The three end-of-the-bench players (Anderson, Magnusson and Zylstra) were not presented with individual awards, either, but were asked to stand and be cited by Coach Rose for their contributions to the team. Not every player on the roster can receive an award every season, but this season, it just so happened that Loyd was literally the odd man out.
It's a weird thing to bring up, I know, but I remember actually feeling kind of bad that Loyd didn't get a "moment in the sun" that evening; certainly, there would be awards and recognitions to come in the future, I told myself. Turns out that won't be the case, by mutual decision.
As of earlier today, Jimmer Fredette had no NBA workouts scheduled. I expect to get word once any tryouts are arranged before the May 8th early-entry withdrawal deadline, but ESPN's Andy Katz writes and quotes Dave Rose today:
"It's interesting," BYU coach Dave Rose said Thursday. "A lot of teams told us they're going to start working out guys on the ninth of May."
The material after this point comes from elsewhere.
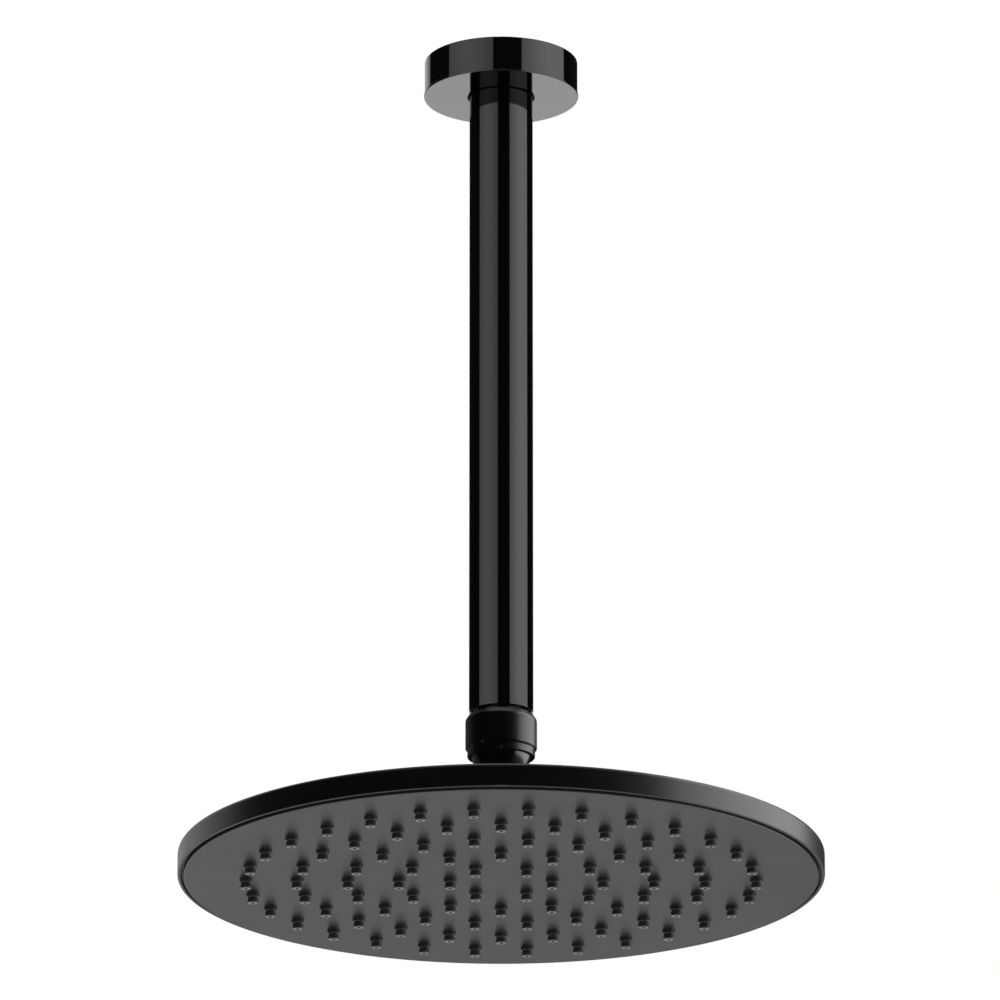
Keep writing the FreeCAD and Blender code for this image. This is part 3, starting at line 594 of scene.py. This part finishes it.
class SHOWER_OT_arm_tube(bpy.types.Operator):
    """Turn the straight tube of the arm"""
    bl_idname = "shower.arm_tube"
    bl_label = "Arm Tube"

    def execute(self, context):
        sizes = context.scene.shower_arm
        outer, low, high = reach("arm_tube")
        bore = outer - sizes.tube_wall
        section = HalfSection(bore, low).to(outer, low, FIRM_EDGE).to(outer, high, LIGHT_EDGE)
        section.to(bore, high)
        finished(section.turned(steps=160), "arm_tube_turned", "arm", "gloss_black", ["arm_tube"])
        return {"FINISHED"}


class SHOWER_OT_pipe_threads(bpy.types.Operator):
    """Turn the inlet and outlet spigots and cut their pipe threads"""
    bl_idname = "shower.pipe_threads"
    bl_label = "Pipe Threads"

    def execute(self, context):
        sizes = context.scene.shower_arm
        tube, tube_low, tube_high = reach("arm_tube")
        bore = sizes.water_bore
        plug = tube - sizes.tube_wall - BRAZE_GAP
        low, high = reach("inlet_spigot")[1:]
        thread_end = sizes.inlet_length
        nose = sizes.nose_radius
        groove, half = high - 1.8 * MM, 0.9 * MM
        groove_floor = nose - 0.9 * MM
        section = HalfSection(bore, low).to(plug, low, SOFT_EDGE).to(plug, tube_high)
        section.to(tube, tube_high, BROKEN_EDGE).to(tube, 0.0, LIGHT_EDGE)
        section.to(sizes.thread_root, 0.0).to(sizes.thread_root, thread_end, FINE_EDGE)
        section.to(nose, thread_end + 0.4 * MM).to(nose, groove - half, KEEN_EDGE)
        section.to(groove_floor, groove - half).to(groove_floor, groove + half)
        section.to(nose, groove + half, KEEN_EDGE).to(nose, high, EASED_EDGE)
        section.to(bore, high, EASED_EDGE)
        mesh = self.threaded(section, sizes, 0.35 * MM, thread_end - 0.1 * MM)
        finished(mesh, "inlet_thread", "arm", "bare_brass", ["inlet_spigot"])

        low, high = reach("outlet_spigot")[1:]
        outlet_wall = 2.06 * MM
        pocket = sizes.thread_crest - outlet_wall
        pocket_top = reach("flow_regulator")[2] + FIT_GAP
        section = HalfSection(pocket, low).to(sizes.thread_root, low, FINE_EDGE)
        section.to(sizes.thread_root, tube_low).to(plug, tube_low)
        section.to(plug, high, SOFT_EDGE).to(bore, high, EASED_EDGE).to(bore, pocket_top)
        section.to(pocket, pocket_top)
        mesh = self.threaded(section, sizes, low + 0.1 * MM, tube_low - 0.05 * MM)
        finished(mesh, "outlet_thread", "arm", "black_plated_brass", ["outlet_spigot"])
        return {"FINISHED"}

    def threaded(self, section, sizes, ridge_low, ridge_high):
        """Turn a spigot's section and cut its thread between two levels."""
        mesh = section.turned(steps=96, segments=2)
        pipe_thread(mesh, sizes.thread_crest, sizes.thread_root, sizes.thread_pitch,
                    ridge_low, ridge_high)
        tidy(mesh)
        return mesh


class SHOWER_OT_cover_flange(bpy.types.Operator):
    """Turn the cup that covers the ceiling hole"""
    bl_idname = "shower.cover_flange"
    bl_label = "Cover Flange"

    def execute(self, context):
        sizes = context.scene.shower_arm
        lip, low, high = reach("ceiling_flange")
        wall = lip - sizes.flange_lip
        inside = wall - sizes.flange_wall
        floor = low + sizes.flange_floor
        hub = sizes.flange_bore + sizes.hub_wall
        hub_top = low + sizes.hub_height
        lip_top = low + 0.9 * MM
        ring_radius, ring_low, ring_high = reach("flange_grip_ring")
        section = HalfSection(sizes.flange_bore, low).to(lip, low, EASED_EDGE)
        section.to(lip, lip_top, KEEN_EDGE).to(wall, lip_top)
        section.to(wall, high, FINE_EDGE).to(inside, high, FINE_EDGE).to(inside, floor)
        section.to(hub, floor).to(hub, hub_top, EASED_EDGE)
        section.to(sizes.flange_bore, hub_top, FINE_EDGE)
        section.to(sizes.flange_bore, ring_high).to(ring_radius, ring_high)
        section.to(ring_radius, ring_low).to(sizes.flange_bore, ring_low)
        section.ease_first(LIGHT_EDGE)
        finished(section.turned(steps=192), "cover_flange", "flange", "gloss_black",
                 ["ceiling_flange"])
        return {"FINISHED"}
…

That's because NBA teams no longer want to play the game and work out players who aren't seriously considering staying in the draft. Having a number of high-ranking NBA personnel in Europe this week doesn't help underclassmen attempting to make decisions, either.
So what are some of the fence-sitters going to do this week to help make their decision?
Rose said guard Jimmer Fredette intends to work out with a few teams. But there's no guarantee Fredette will have a number of workouts to attend."
Here's ESPN's Chad Ford, on Fredette:
"Fredette had his coming-out party against Florida in the first round of the NCAA tournament, then came back down to Earth versus Kansas State in the next round. Some GMs love his smarts and shooting ability, but others feel he lacks the athletic ability to thrive in the pros. Although it's possible he'll sneak into the late first round, the most likely scenario has him going somewhere in the second round or undrafted."
On an unrelated note, it's official: the NCAA Division I Basketball Championship field is now 68 teams. The additional teams will result in play-in games in all four regions; participating teams and timing of the games have yet to be determined.